TASK DETAILS: Give back exactly the lines running from the line that holds "rear_cover()" through the line that holds "points = [vertex.co", ends included, and no other lines.
○ ○ ○ ○
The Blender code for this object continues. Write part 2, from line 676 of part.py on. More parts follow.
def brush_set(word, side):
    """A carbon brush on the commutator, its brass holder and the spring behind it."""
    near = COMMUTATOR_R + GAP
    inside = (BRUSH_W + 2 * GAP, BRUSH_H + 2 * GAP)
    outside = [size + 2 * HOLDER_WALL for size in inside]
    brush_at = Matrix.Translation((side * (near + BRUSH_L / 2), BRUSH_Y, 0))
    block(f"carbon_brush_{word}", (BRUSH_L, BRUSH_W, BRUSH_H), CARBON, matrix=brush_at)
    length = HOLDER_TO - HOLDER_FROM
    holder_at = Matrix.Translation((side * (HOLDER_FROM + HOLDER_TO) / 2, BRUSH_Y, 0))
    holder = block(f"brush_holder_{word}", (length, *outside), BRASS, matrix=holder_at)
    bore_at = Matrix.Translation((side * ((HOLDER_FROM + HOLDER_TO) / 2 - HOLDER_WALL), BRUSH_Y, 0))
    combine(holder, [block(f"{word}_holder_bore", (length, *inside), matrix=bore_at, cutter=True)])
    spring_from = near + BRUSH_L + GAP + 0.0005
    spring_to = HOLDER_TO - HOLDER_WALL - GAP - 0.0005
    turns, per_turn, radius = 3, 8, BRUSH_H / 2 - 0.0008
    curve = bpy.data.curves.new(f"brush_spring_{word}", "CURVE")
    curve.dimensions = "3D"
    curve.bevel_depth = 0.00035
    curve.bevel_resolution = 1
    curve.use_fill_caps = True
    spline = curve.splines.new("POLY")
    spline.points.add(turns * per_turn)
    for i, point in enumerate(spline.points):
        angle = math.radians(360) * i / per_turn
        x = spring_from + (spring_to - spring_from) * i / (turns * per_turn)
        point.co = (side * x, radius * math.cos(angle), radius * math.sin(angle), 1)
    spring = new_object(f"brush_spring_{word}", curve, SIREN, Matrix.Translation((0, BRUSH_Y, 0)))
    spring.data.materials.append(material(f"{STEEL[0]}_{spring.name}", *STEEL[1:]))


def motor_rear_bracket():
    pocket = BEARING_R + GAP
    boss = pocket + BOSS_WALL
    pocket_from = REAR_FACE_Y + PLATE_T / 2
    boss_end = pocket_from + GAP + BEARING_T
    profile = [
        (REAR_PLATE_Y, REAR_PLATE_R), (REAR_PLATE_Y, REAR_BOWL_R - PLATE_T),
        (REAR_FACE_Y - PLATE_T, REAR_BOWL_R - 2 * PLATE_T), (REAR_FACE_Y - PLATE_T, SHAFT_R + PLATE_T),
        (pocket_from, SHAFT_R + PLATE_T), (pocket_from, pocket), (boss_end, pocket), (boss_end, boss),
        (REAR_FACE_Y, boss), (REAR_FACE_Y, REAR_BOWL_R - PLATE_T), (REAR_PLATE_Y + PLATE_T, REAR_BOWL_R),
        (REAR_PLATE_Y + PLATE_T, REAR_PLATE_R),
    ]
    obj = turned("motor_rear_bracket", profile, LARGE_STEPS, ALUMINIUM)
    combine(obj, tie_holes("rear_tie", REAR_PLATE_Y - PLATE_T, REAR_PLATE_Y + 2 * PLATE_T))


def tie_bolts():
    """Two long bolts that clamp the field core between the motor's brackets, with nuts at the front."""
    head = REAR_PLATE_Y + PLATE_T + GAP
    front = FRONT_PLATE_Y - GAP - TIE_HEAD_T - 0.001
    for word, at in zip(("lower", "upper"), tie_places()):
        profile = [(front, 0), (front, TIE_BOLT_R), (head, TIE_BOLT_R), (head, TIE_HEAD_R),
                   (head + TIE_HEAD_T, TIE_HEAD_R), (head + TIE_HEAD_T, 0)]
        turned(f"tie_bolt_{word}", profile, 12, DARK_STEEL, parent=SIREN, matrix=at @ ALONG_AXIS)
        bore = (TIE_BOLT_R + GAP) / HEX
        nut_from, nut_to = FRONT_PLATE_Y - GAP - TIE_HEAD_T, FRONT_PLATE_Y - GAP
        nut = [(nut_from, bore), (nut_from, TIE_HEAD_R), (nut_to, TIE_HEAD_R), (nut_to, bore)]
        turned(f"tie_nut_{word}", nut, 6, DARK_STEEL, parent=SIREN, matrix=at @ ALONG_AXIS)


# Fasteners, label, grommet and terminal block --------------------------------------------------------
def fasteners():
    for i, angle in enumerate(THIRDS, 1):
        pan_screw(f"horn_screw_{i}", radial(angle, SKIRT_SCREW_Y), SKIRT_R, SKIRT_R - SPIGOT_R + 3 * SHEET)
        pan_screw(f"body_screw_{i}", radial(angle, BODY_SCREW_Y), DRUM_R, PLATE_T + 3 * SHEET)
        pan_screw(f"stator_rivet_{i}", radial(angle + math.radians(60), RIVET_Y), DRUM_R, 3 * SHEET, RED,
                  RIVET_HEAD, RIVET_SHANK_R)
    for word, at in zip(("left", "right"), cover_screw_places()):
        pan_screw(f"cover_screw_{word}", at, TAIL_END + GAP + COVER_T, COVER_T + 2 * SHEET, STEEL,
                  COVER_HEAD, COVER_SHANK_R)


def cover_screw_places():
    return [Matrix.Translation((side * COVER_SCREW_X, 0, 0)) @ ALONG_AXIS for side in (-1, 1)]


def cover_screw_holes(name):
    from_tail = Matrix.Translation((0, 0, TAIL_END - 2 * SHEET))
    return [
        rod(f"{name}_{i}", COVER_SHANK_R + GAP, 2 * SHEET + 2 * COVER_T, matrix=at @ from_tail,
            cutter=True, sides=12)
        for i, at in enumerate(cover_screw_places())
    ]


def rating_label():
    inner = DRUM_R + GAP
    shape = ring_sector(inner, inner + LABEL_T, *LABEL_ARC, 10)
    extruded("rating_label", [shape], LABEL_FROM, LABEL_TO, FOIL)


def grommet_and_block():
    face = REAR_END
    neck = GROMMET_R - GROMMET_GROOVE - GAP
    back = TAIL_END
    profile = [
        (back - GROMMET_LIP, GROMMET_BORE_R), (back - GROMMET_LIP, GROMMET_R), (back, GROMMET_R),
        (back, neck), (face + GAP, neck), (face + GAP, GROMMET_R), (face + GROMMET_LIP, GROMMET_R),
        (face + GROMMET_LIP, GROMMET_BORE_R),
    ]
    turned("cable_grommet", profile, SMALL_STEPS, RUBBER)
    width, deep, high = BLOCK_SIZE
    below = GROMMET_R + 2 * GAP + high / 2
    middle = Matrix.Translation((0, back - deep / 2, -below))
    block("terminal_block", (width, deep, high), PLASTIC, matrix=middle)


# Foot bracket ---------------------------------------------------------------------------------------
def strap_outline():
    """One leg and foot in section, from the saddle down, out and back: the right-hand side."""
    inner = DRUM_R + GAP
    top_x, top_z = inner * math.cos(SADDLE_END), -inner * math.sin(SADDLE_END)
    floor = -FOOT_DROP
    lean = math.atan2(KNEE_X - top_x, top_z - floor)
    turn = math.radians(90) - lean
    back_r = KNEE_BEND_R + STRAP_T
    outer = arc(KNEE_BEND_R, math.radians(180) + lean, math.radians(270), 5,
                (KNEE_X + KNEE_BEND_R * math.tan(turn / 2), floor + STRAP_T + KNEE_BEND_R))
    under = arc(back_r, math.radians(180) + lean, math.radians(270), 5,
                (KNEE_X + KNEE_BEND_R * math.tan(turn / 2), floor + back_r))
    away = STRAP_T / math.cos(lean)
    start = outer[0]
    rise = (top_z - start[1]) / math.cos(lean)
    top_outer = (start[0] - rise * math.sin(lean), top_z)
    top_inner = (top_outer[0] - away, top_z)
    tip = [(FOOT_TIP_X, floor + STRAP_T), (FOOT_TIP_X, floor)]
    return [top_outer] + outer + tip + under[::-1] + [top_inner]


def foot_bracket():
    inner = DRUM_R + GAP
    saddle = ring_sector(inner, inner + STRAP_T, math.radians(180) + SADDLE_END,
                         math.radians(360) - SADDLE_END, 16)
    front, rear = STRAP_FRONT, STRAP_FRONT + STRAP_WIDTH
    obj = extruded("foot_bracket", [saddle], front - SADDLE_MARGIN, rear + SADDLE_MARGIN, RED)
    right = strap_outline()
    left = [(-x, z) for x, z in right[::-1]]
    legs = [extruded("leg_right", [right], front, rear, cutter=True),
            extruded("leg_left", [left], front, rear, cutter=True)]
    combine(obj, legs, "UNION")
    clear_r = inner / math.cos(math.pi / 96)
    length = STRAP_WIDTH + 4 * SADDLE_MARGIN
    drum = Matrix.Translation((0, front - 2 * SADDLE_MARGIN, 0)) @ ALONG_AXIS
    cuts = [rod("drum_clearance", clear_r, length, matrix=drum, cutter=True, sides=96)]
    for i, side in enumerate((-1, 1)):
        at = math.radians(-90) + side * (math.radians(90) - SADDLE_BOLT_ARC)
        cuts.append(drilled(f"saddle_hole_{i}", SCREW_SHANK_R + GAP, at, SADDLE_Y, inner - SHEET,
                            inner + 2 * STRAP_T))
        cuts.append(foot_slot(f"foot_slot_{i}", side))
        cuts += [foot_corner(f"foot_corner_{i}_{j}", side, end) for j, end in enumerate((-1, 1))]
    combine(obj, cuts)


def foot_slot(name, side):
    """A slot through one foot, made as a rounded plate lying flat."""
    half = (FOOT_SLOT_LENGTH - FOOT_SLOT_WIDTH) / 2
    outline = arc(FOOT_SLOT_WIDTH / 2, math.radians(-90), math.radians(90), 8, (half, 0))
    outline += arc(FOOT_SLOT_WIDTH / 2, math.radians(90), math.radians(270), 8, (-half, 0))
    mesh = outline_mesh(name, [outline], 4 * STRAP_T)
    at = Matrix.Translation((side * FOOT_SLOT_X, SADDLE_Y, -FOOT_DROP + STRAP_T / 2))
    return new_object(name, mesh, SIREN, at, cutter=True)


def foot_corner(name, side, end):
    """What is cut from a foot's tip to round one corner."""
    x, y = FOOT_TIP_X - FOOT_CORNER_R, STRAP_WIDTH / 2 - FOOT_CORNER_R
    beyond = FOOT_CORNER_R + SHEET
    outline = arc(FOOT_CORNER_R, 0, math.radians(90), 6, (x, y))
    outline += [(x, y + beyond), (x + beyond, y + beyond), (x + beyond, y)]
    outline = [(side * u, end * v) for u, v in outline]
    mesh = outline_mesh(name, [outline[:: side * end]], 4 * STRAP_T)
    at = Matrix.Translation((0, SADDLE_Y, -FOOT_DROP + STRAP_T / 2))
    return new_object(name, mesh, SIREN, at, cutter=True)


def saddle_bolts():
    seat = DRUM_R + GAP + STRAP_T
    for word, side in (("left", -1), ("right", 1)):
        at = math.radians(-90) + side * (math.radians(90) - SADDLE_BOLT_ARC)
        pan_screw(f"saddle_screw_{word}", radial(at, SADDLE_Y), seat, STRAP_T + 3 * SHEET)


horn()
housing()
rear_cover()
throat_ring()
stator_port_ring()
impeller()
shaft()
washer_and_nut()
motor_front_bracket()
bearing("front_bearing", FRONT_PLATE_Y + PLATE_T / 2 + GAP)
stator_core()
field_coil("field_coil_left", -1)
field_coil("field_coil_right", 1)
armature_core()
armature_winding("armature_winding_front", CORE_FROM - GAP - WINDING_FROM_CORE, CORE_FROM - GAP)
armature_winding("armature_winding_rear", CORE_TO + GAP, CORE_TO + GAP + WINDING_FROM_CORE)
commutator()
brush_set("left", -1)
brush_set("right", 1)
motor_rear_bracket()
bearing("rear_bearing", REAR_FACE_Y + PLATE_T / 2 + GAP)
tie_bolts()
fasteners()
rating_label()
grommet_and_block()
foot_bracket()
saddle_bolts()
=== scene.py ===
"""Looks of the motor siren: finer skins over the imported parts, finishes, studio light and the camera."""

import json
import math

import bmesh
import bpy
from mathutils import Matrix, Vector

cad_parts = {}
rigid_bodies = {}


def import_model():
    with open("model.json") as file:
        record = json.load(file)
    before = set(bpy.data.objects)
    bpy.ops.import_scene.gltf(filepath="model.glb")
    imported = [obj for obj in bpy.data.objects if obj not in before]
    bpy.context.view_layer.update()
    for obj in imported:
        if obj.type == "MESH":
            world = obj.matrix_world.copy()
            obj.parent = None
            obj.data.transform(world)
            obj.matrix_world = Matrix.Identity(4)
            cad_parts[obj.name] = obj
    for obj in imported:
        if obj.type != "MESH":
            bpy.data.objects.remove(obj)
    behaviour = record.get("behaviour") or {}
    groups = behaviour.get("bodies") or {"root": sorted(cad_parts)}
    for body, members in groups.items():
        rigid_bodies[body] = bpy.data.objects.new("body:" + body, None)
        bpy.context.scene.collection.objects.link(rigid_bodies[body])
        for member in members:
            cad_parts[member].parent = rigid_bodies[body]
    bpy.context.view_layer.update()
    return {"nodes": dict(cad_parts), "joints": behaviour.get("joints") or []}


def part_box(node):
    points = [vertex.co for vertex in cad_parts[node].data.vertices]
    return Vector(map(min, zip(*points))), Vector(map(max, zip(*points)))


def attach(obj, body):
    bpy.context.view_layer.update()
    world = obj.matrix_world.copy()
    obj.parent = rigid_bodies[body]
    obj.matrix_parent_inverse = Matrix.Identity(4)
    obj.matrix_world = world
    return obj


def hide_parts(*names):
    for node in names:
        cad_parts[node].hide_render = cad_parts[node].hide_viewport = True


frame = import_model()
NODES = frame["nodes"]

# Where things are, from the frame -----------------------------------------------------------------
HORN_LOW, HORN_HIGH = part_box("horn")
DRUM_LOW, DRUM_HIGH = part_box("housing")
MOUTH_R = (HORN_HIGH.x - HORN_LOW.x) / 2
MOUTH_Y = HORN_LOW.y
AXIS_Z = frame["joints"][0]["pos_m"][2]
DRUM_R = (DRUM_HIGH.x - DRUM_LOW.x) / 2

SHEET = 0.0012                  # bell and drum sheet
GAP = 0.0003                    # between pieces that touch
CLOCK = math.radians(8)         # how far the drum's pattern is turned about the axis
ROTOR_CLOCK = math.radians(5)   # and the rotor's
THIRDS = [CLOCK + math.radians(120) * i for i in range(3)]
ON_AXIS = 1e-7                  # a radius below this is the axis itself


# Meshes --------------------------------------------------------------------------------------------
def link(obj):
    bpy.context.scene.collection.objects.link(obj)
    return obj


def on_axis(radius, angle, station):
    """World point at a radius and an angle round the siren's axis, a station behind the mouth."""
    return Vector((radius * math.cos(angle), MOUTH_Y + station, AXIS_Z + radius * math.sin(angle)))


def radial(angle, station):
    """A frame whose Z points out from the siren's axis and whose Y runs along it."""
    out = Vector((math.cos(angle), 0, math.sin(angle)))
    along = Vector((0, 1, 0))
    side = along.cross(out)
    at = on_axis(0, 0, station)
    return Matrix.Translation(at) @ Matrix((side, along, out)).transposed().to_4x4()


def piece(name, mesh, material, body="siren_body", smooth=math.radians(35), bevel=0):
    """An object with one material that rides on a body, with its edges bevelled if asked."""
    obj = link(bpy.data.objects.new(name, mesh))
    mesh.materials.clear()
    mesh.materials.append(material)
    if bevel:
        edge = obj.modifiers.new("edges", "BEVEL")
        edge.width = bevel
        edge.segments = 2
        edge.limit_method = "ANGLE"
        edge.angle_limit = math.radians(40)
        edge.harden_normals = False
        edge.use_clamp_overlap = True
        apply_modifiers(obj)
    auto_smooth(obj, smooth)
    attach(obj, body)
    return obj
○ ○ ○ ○
RESULT OF THIS TASK:
rear_cover()
throat_ring()
stator_port_ring()
impeller()
shaft()
washer_and_nut()
motor_front_bracket()
bearing("front_bearing", FRONT_PLATE_Y + PLATE_T / 2 + GAP)
stator_core()
field_coil("field_coil_left", -1)
field_coil("field_coil_right", 1)
armature_core()
armature_winding("armature_winding_front", CORE_FROM - GAP - WINDING_FROM_CORE, CORE_FROM - GAP)
armature_winding("armature_winding_rear", CORE_TO + GAP, CORE_TO + GAP + WINDING_FROM_CORE)
commutator()
brush_set("left", -1)
brush_set("right", 1)
motor_rear_bracket()
bearing("rear_bearing", REAR_FACE_Y + PLATE_T / 2 + GAP)
tie_bolts()
fasteners()
rating_label()
grommet_and_block()
foot_bracket()
saddle_bolts()
=== scene.py ===
"""Looks of the motor siren: finer skins over the imported parts, finishes, studio light and the camera."""

import json
import math

import bmesh
import bpy
from mathutils import Matrix, Vector

cad_parts = {}
rigid_bodies = {}


def import_model():
    with open("model.json") as file:
        record = json.load(file)
    before = set(bpy.data.objects)
    bpy.ops.import_scene.gltf(filepath="model.glb")
    imported = [obj for obj in bpy.data.objects if obj not in before]
    bpy.context.view_layer.update()
    for obj in imported:
        if obj.type == "MESH":
            world = obj.matrix_world.copy()
            obj.parent = None
            obj.data.transform(world)
            obj.matrix_world = Matrix.Identity(4)
            cad_parts[obj.name] = obj
    for obj in imported:
        if obj.type != "MESH":
            bpy.data.objects.remove(obj)
    behaviour = record.get("behaviour") or {}
    groups = behaviour.get("bodies") or {"root": sorted(cad_parts)}
    for body, members in groups.items():
        rigid_bodies[body] = bpy.data.objects.new("body:" + body, None)
        bpy.context.scene.collection.objects.link(rigid_bodies[body])
        for member in members:
            cad_parts[member].parent = rigid_bodies[body]
    bpy.context.view_layer.update()
    return {"nodes": dict(cad_parts), "joints": behaviour.get("joints") or []}


def part_box(node):
    points = [vertex.co for vertex in cad_parts[node].data.vertices]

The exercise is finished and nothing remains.